Former Bell System entities continued to evolve. Over time Lucent Technologies spun off the component manufacturing part of the company as Agere Labs and the enterprise business systems part of the company as Avaya Labs. Telcordia was acquired by SAIC and later purchased by two private equity firms. ATT spun off the wireless services part of the business (as ATT Wireless, subsequently acquired by Cingular in 2004) and sold the cable services part to Comcast Communications. SBC and ATT then merged in early 2005 under the ATT name. Early 2006 saw a proposed acquisition by ATT of Bell South.
It initially appeared as though research might continue to grow and prosper within the former Bell family laboratories—Lucent Bell Labs, Bellcore research, the new ATT Labs, Agere Labs, and Avaya Labs—as well as within new telecommunications firms. Indeed, figures gathered by Michael Noll showed that the number of former Bell family company researchers grew from about 1000 in 1960 to 1200 in 1981 to about 1920 in 1997, but then fell off to 1570 in 2001. Data reported by Noll on research and development expenditures by the Bell family companies showed significant growth from 1981 ($3.2 billion) to 2001 ($6 billion).

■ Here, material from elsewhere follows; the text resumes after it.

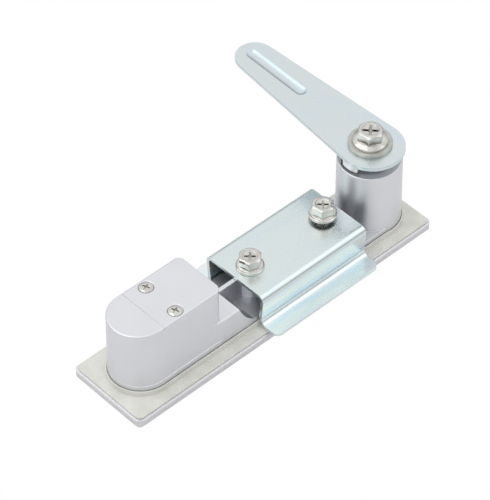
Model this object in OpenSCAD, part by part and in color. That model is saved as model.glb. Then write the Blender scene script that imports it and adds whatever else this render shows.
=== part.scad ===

One of the Bell System offshoots, Lucent, continued to make a significant commitment to research, albeit one that decreased in total dollar terms as Lucent shrank. It has continued to fund Bell Laboratories at a rate of roughly 1 percent of revenue, further supplemented by some support from government research and development contracts. That allocation of 1 percent, which might be viewed as a best practice for a large equipment vendor, funds a mix of research in basic sciences, exploration of disruptive technologies, and more incremental work for meeting current customer needs.